Depending on where you're doing the hashing, long strings might still slow you down. That being said, from a security standpoint, any gain in entropy by adding characters would be negligible past a certain point. I don't remember what that number is but it certainly isn't in the thousands.
Even 255 bytes with 10 million entries is only ~2.6GB of data you need to store, and if you have 10 million users the probably $1 a month extra that would cost is perfectly fine.
I suppose there may be a performance impact too since you have to read more data to check the hash, but servers are so fast now it doesn't seem like that would be significant unless your backend was poorly made.
Yeah but what if I have one user with 9.9 million accounts? That bastard
Account georg
Oh and also, "change this every four weeks please."
Okay then. NEW PASSWORD: pa$$word_Aug24
Invalid password, maximum 13 characters.
pa$$word0824
Only a maximum of 3 digits allowed
Yep. Having to have requirements that doesn't flow with people very well and requiring constant updates, people WILL find shortcuts. In the office, I've seen sheets of paper with the password written down, I've seen sticky notes, I've seen people put them in notepad/word so they could just copy paste.
This is made worse, because you have to go out of your way for a password manager, which means you need to know what that is. And you need a good one because there has been (and I'm going to generalize here) problems with some password managers in the past. And for work, they have to allow a password manager for that to even be an option. Which you then end up with this security theater.
coughLastPasscough
“Problems”. What an delightfully understated term to use.
Reasonable upper limits are OK. But FFS, the limit should be enough to have a passphrase with 4 or 5 words in it.
Usually 256 bit hash is used. 256 bits is 32 bytes or 32 characters. Of course you are losing some entropy because character set is limited, but 32 characters is beyond reasonable anyway.
The eff passphrase generator has about 2.5 bits of entropy per character (without word separators). Eff recommends 6 word passphrases, and with an avg word length of 7, that's (only) 79.45 bits of entropy that won't even fit in the 32 characters. If there wasn't a password length limit it would be possible to saturate the hash entropy with a 20+ word & 102+ char passphrase.

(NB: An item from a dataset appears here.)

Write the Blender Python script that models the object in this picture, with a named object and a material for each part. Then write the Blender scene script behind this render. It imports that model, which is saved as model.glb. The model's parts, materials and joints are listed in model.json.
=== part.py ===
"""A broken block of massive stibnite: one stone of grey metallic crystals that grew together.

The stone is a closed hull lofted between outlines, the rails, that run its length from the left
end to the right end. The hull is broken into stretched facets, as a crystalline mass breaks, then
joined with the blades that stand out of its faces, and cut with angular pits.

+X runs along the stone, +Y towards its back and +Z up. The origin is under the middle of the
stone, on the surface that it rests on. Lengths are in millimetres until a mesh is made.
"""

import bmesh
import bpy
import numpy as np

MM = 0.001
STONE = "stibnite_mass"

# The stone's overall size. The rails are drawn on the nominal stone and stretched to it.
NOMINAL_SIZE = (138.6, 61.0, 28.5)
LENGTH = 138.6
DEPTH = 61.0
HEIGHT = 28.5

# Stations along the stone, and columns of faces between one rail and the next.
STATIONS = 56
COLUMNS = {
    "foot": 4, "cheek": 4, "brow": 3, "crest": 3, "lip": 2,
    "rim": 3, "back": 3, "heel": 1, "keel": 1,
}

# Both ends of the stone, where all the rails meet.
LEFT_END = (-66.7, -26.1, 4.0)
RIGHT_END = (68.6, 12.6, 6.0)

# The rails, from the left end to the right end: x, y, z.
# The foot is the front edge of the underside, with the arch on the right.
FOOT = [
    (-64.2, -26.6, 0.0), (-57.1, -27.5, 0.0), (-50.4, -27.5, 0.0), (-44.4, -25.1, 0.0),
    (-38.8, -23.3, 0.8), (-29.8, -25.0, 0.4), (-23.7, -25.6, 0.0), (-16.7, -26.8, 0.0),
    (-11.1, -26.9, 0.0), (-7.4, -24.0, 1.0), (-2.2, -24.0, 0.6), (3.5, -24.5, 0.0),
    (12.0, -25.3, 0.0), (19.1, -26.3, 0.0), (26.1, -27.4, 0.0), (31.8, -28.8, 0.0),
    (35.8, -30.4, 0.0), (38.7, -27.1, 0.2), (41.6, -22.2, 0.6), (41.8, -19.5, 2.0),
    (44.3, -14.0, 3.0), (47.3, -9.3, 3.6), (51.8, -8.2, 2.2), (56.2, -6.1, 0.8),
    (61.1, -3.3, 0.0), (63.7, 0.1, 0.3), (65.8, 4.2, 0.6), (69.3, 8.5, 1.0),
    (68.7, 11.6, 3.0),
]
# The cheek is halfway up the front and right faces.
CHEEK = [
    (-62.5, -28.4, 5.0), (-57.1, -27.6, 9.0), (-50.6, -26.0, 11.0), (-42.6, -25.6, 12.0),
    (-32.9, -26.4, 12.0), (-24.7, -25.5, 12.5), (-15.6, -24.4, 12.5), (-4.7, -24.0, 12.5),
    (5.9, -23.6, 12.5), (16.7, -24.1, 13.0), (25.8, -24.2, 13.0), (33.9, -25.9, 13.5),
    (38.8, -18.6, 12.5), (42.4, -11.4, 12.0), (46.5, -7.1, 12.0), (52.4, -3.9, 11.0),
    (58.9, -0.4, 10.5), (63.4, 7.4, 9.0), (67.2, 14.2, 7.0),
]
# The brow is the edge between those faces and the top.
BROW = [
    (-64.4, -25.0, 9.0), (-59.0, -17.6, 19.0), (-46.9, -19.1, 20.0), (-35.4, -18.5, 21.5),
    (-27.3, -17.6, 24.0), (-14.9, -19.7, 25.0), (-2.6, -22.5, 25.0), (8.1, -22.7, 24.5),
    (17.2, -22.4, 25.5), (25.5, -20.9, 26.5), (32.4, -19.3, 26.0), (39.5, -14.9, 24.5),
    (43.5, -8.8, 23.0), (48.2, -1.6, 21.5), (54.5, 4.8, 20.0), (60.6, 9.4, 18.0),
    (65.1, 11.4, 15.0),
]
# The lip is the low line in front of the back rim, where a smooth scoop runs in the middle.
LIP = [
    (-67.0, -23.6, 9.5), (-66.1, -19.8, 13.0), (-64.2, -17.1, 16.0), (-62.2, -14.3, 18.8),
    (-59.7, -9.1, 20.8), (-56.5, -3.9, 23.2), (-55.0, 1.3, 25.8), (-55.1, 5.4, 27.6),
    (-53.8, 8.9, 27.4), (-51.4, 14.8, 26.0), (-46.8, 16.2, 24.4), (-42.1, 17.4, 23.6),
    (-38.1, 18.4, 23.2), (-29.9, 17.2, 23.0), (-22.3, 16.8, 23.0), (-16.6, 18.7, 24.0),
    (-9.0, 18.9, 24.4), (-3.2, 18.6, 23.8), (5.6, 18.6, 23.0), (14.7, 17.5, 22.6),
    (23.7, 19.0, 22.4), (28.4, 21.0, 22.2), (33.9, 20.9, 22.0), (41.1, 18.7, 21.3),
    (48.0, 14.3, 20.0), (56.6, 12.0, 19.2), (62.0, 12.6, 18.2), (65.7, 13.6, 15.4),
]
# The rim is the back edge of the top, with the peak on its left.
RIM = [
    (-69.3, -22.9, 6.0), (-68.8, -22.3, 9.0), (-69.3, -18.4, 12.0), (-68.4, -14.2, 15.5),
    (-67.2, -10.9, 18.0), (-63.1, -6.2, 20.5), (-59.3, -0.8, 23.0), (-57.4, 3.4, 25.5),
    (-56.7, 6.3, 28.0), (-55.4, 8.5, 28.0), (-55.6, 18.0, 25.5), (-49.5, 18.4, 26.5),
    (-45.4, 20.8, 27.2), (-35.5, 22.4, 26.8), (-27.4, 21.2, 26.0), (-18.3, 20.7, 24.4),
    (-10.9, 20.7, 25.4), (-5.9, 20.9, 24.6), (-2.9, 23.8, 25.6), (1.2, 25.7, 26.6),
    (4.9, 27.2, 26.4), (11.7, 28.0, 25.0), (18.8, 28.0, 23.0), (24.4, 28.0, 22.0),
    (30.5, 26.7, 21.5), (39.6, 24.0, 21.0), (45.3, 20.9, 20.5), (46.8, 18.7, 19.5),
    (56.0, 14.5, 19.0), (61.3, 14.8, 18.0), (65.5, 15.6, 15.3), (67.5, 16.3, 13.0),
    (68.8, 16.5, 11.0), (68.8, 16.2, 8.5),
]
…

I'd be totally fine woth 32 characters! But I've come across too many websites with unreasonably short (20 characters or less) limits.

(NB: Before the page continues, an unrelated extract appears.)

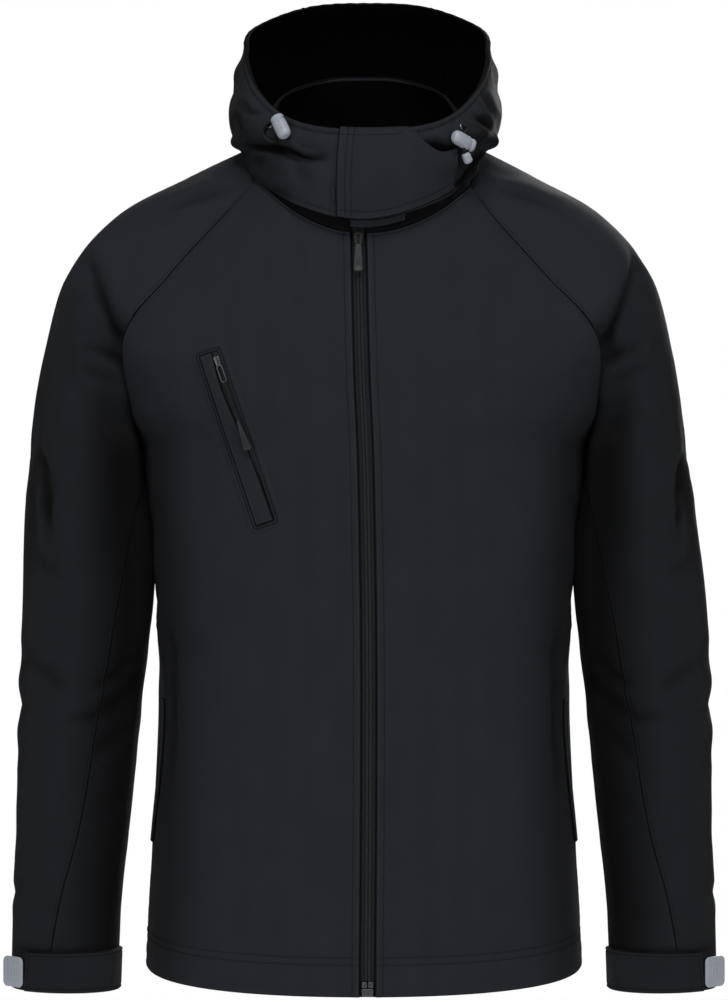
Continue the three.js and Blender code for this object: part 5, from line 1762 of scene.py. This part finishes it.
def zip_spot(at, lift):
    """A point at a height over the middle of the zip, and the way the zip faces there."""
    at = np.array(at)
    normal = zip_normal(at, zip_x(at))
    return zip_point(at, zip_x(at)) + normal * lift, normal


BEAD = [
    (-5, 0.4), (-5, 2.4), (-4.7, 3), (-3.8, 3.7), (-2.6, 3.9), (1.6, 3.9), (2.8, 3.8), (3.8, 3.3),
    (4.4, 2.6), (4.4, 0.4),
]
BEAD_PLACE = {"turn": 137, "at": (11.9, 9.2, -1)}


def bead():
    """The bead on the end of the left cord, in the frame of its lock."""
    points, faces = lathe(BEAD, 32)
    a = math.radians(BEAD_PLACE["turn"])
    x, y, z = points.T
    turned = np.stack([x * math.cos(a) - y * math.sin(a), x * math.sin(a) + y * math.cos(a), z], -1)
    return turned + np.array(BEAD_PLACE["at"]), faces


# Put the pieces together
NAMES = {1: "left", -1: "right"}
fronts = {side: front_panel(side) for side in NAMES}
back = back_panel()
uppers = {side: upper_sleeve(side) for side in NAMES}
unders = {side: under_sleeve(side) for side in NAMES}
tabs = {side: cuff_tab(side) for side in NAMES}
welts = {side: hand_welt(side) for side in NAMES}
stand = collar()
hood = {side: hood_side(side) for side in NAMES}
crown = hood_centre()
tab = chin_tab()
# Thickness of the pieces that are thinner than the cloth with its lining
THIN = {"welt": 1.8, "chin": 2.2, "patch": 0.8, "tape": 0.9}


def body_and_sleeves():
    for side, name in NAMES.items():
        cloth(f"front_panel_{name}", f"front_{name}", fronts[side])
        cloth(f"sleeve_upper_{name}", f"upper_sleeve_{name}", uppers[side])
        cloth(f"sleeve_under_{name}", f"under_sleeve_{name}", unders[side])
    cloth("back_panel", "back", back)
    for side, name in NAMES.items():
        cloth(
            f"cuff_strap_{name}", f"cuff_tab_{name}", tabs[side],
            CUFF_TAB["thick"], False,
        )
        cloth(
            f"pocket_welt_{name}", f"hand_welt_{name}", welts[side],
            THIN["welt"], False,
        )


def collar_and_hood():
    cloth("stand_collar", "collar", stand)
    for side, name in NAMES.items():
        cloth(f"hood_panel_{name}", f"hood_side_{name}", hood[side])
    cloth("hood_panel_centre", "hood_centre", crown)
    cloth("chin_flap", "chin_tab", tab, THIN["chin"], False)
    cloth("chin_underlay", "chin_underlap", chin_underlap())
    obj = shell("bare_label", label_tab(), THIN["patch"], [TAPE])
    dress(obj, "label_tab")


def chest_pocket():
    cloth(
        "chest_pocket_welt", "chest_welt", chest_welt(),
        THIN["welt"], False,
    )
    obj = shell("chest_pocket_frame", chest_frame(), THIN["patch"], [SOFTSHELL])
    dress(obj, None)
    inner, outer = lambda a: HALF_WELT - slit(a) * 0.96, lambda a: HALF_WELT + 0 * a
    obj = shell(
        "chest_pocket_zip_tape", chest_strip(0.005, 0.66, inner, outer, 1.2), THIN["patch"], [TAPE]
    )
    dress(obj, "chest_zip")


def main_tapes():
    for side, name in NAMES.items():
        tape = zip_tape(side)
        obj = shell(f"tape_{name}", tape, THIN["tape"], [TAPE])
        dress(obj, f"zip_tape_{name}")
        width, length = (round(v) * MM for v in tape.size)


def teeth(name, shape, replaced):
    points, faces = shape
    dress(add_mesh(name, points, faces, [COIL]), replaced)


def main_hardware():
    spot, facing = zip_spot(SLIDER_AT, -0.1)
    on_zip = lambda p: set_on(p, spot, facing)
    hard("slider_body", zip_slider(), on_zip, BLACKED, "zip_slider")
    foot, level = zip_spot(0.0165, -2.2)[0], zip_spot(0, 0)[1]
    hard("zip_foot_box", zip_box(), lambda p: set_on(p, foot, level), STEEL, "zip_box")
    pin, leaning = zip_spot(1.985, 4.6)[0], zip_spot(1.92, 0)[1]
    on_pin = lambda p: set_on(p, pin, leaning)
    link, handle = zip_pull()
    hard("pull_tab", handle, on_pin, HARDWARE, "zip_pull", "zip_pull")
    hard("pull_link", link, on_pin, HARDWARE, None, "zip_pull")


def chest_hardware():
    spot, facing = chest_surface(0.06, 5.6, 1.5)
    on_chest = lambda p: set_on(p, spot, facing, CHEST["turn"])
    hard("chest_slider_body", chest_slider(), on_chest, STEEL, "chest_slider")
    pin, leaning = chest_surface(0.09, 6, 4.6)[0], chest_surface(0.2, 6, 0)[1]
    on_pin = lambda p: set_on(p, pin, leaning, CHEST["turn"])
    ring, strings, grip = chest_pull()
    hard("chest_pull_ring", ring, on_pin, STEEL, "chest_pull", "chest_pull")
    hard("chest_pull_strings", strings, on_pin, CORD, None, "chest_pull")
    hard("chest_pull_grip", grip, on_pin, RUBBER, None, "chest_pull")


def cuff_and_hood_hardware():
    for side, name in NAMES.items():
        part, spot, facing = cuff_end(side)
        on_cuff = lambda p: set_on(p, spot, facing)
        hard(f"cuff_grip_{name}", part, on_cuff, GREY, f"cuff_end_{name}")
        where = EYELETS[name]
        on_eyelet = lambda p: set_on(p, on_hood(where, 0.3), hood_facing(where))
        hard(f"eyelet_ring_{name}", eyelet(), on_eyelet, STEEL, f"eyelet_{name}")
        in_lock = lambda p: on_lock(name, p)
        hard(f"cord_stop_{name}", cord_lock(), in_lock, GREY, f"cord_lock_{name}")
    hard("cord_bead", bead(), lambda p: on_lock("left", p), GREY, "cord_bead_left")


def elastic(name, replaced):
    route = through(cord_line(name), 60)
    points, faces = tube(route, CORD_WIDTH / 2, 14, up=(0.3, 0.2, 1))
    obj = dress(add_mesh(f"elastic_{name}", points, faces, [CORD]), replaced)
    long = lengths_of(route, 0)[-1] * MM


body_and_sleeves()
collar_and_hood()
chest_pocket()
main_tapes()
teeth("zip_teeth", zip_teeth(), "zip_coil")
teeth("chest_zip_teeth", chest_teeth(), None)
main_hardware()
chest_hardware()
cuff_and_hood_hardware()
elastic("left", ["cord_left", "cord_end_left"])
elastic("right", ["cord_right"])


# Sewing
def sew_rows(panel, rows, stitch, keep=None):
    """Rows of stitches on a panel: the edge beside each, and how far it lies from that edge."""
    for edge, distance in rows:
        sew(panel.line(edge, distance, keep), **stitch)


def sew_fronts():
    for panel in fronts.values():
        sew_rows(panel, [("end", ROW["seam"])], USUAL, panel.at[:, 0] > 1)
        rows = [("start", ROW["zip"]), *(("first", place) for place in HEM_ROWS), ("last", ROW["neck"])]
        sew_rows(panel, rows, USUAL)
    stitching("sewing_fronts")


def sew_back():
    sew_rows(back, [("start", ROW["seam"]), ("end", ROW["seam"])], USUAL, back.at[:, 0] > 1)
    sew_rows(back, [*(("first", place) for place in HEM_ROWS), ("last", ROW["neck"])], USUAL)
    stitching("sewing_back")


def sew_sleeves():
    on_upper = (("start", "seam"), ("end", "seam"), ("first", "neck"), ("last", "cuff"))
    on_tab = (("first", "strap"), ("last", "strap"), ("end", "strap"), ("start", "patch"))
    for side, name in NAMES.items():
        sew_rows(uppers[side], [(edge, ROW[kind]) for edge, kind in on_upper], USUAL)
        sew_rows(unders[side], [("last", ROW["cuff"])], USUAL)
        sew_rows(tabs[side], [(edge, ROW[kind]) for edge, kind in on_tab], FINE)
        stitching(f"sewing_sleeve_{name}")


def sew_hood():
    rim, loose, seam = ("last", ROW["rim"]), ("first", ROW["loose"]), ROW["seam"]
    for panel in hood.values():
        sew_rows(panel, [rim, loose, ("end", seam)], USUAL)
    sew_rows(crown, [rim, loose, ("start", seam), ("end", seam)], USUAL)
    for edge, distance in CHIN_ROWS:
        keep = tab.across[0] < 0.5 if edge == "last" else None
        sew_rows(tab, [(edge, distance)], FINE, keep)
    sew_rows(stand, [("last", ROW["collar"])], USUAL)
    stitching("sewing_hood")


def sew_pockets():
    """The row in the groove of the chest pocket's frame, and those on the hand pockets."""
    out, beyond = HALF_WELT + FRAME["row"], FRAME["row"] / CHEST_LONG
    for across in (-out, out):
        along = np.linspace(-beyond, 1 + beyond, 60)
        sew(chest_surface(along, across + 0 * along, FRAME["sewn"]), **FINE)
    for along in (-beyond, 1 + beyond):
        across = np.linspace(-out, out, 14)
        sew(chest_surface(along + 0 * across, across, FRAME["sewn"]), **FINE)
    for welt in welts.values():
        sew_rows(welt, [("end", ROW["pocket"])], FINE)
    stitching("sewing_pockets")


sew_fronts()
sew_back()
sew_sleeves()
sew_hood()
sew_pockets()


# Stage and light
STAGE = {"radius": 2300, "low": -1150, "sides": 96}


def stage():
    sides, radius = STAGE["sides"], STAGE["radius"]
    turn = np.linspace(0, 2 * math.pi, sides, endpoint=False)
    level = np.full(sides, STAGE["low"])
    ring = np.stack([radius * np.cos(turn), radius * np.sin(turn), level], -1)
    white, _, _ = new_material("paper", (0.9, 0.9, 0.9), 0.9)
    floor = add_mesh("floor", ring, [tuple(range(sides))], [white], shade=False)


def area_light(name, place, target, size, power):
    data = bpy.data.lights.new(name, "AREA")
    data.shape = "RECTANGLE"
    data.size, data.size_y = size
    data.energy = power
    lamp = bpy.data.objects.new(name, data)
    lamp.location = place
    lamp.rotation_euler = (Vector(target) - Vector(place)).to_track_quat("-Z", "Y").to_euler()
    bpy.context.scene.collection.objects.link(lamp)


def light():
    scene = bpy.context.scene
    scene.view_settings.view_transform = "Standard"
    world = bpy.data.worlds.new("studio")
    scene.world = world
    world.use_nodes = True
    tree = world.node_tree
    tree.nodes.clear()
    seen = node(tree, "ShaderNodeBackground", {"Color": (1, 1, 1, 1), "Strength": 1.0})
    around = node(tree, "ShaderNodeBackground", {"Color": (0.95, 0.97, 1, 1), "Strength": 0.14})
    path = node(tree, "ShaderNodeLightPath")
    both = node(tree, "ShaderNodeMixShader")
    tree.links.new(path.outputs["Is Camera Ray"], both.inputs[0])
    tree.links.new(around.outputs[0], both.inputs[1])
    tree.links.new(seen.outputs[0], both.inputs[2])
    out = node(tree, "ShaderNodeOutputWorld")
    tree.links.new(both.outputs[0], out.inputs["Surface"])
    area_light("key", (0, -2.1, 2.5), (0, 0, -0.3), (1.7, 1.2), 116)
    area_light("from_left", (-2.2, -2.6, -0.1), (0, 0, -0.35), (1.0, 2.0), 48)
    area_light("from_right", (2.2, -2.6, -0.1), (0, 0, -0.35), (1.0, 2.0), 48)
    area_light("back", (0.6, 2.8, 0.9), (0, 0, -0.3), (1.6, 1.6), 120)


stage()
light()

Just opened a PayPal account and their limit is 20. Plus the only 2fa option is sms 🙃.
I just double checked and I have TOTP enabled for my PayPal account so it should be an option.
I just found this support article of theirs and it says it can only be enabled through their website and not through the app (why?!) so you might be running into that?
https://www.paypal.com/uk/cshelp/article/what-is-2-step-verification-and-how-do-i-turn-it-on-or-off-help167
Probably people would struggle to scan the QR Code with their smartphone. I think most apps can scan it from a image but obviously this would be unsafe, especially when people sync their screenshot to the cloud.
I can 100% confirm totp exist for PayPal, because I'm using it.
That last part definitely isn't true.
"Your password needs to be less than 65k characters long" >:(
Darn, can't use the entire Bee Movie on Blu-Ray as my password then.
Basically guaranteed to be a clear text offender
Especially since it takes more effort to limit it than leave it wide open for whatever length of password a user wants to use.
nvarchar(max)
is perfect to store the hashed copy.